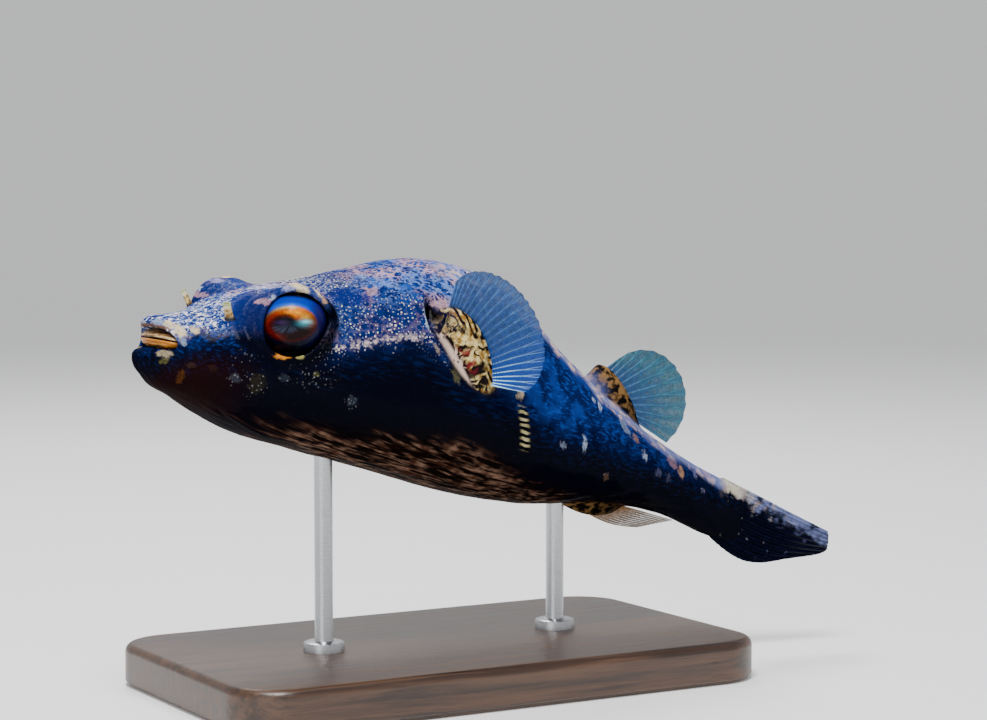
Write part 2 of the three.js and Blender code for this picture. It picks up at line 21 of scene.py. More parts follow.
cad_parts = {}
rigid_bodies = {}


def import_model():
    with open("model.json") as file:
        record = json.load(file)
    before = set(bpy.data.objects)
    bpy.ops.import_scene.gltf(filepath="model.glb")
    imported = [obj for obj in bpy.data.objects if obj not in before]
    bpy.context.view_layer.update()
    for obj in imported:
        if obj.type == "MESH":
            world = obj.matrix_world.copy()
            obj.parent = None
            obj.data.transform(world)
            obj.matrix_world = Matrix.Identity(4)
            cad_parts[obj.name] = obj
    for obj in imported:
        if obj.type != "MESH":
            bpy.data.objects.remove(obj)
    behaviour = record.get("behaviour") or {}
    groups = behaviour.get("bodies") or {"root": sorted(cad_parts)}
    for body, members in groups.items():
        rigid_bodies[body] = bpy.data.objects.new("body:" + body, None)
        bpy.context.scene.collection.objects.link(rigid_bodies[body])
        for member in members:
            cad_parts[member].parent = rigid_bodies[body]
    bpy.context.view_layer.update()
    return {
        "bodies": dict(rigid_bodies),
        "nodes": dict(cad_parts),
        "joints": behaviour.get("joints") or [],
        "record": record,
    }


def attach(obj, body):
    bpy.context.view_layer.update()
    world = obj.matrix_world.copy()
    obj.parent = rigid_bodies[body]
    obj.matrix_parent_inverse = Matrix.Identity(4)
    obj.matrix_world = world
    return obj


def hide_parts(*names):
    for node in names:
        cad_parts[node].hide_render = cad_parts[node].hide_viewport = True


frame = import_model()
---------------
§ What to produce
Check each line of the data above for the word "body", then state how many lines have it. Give the number alone.

§ Correct answer
6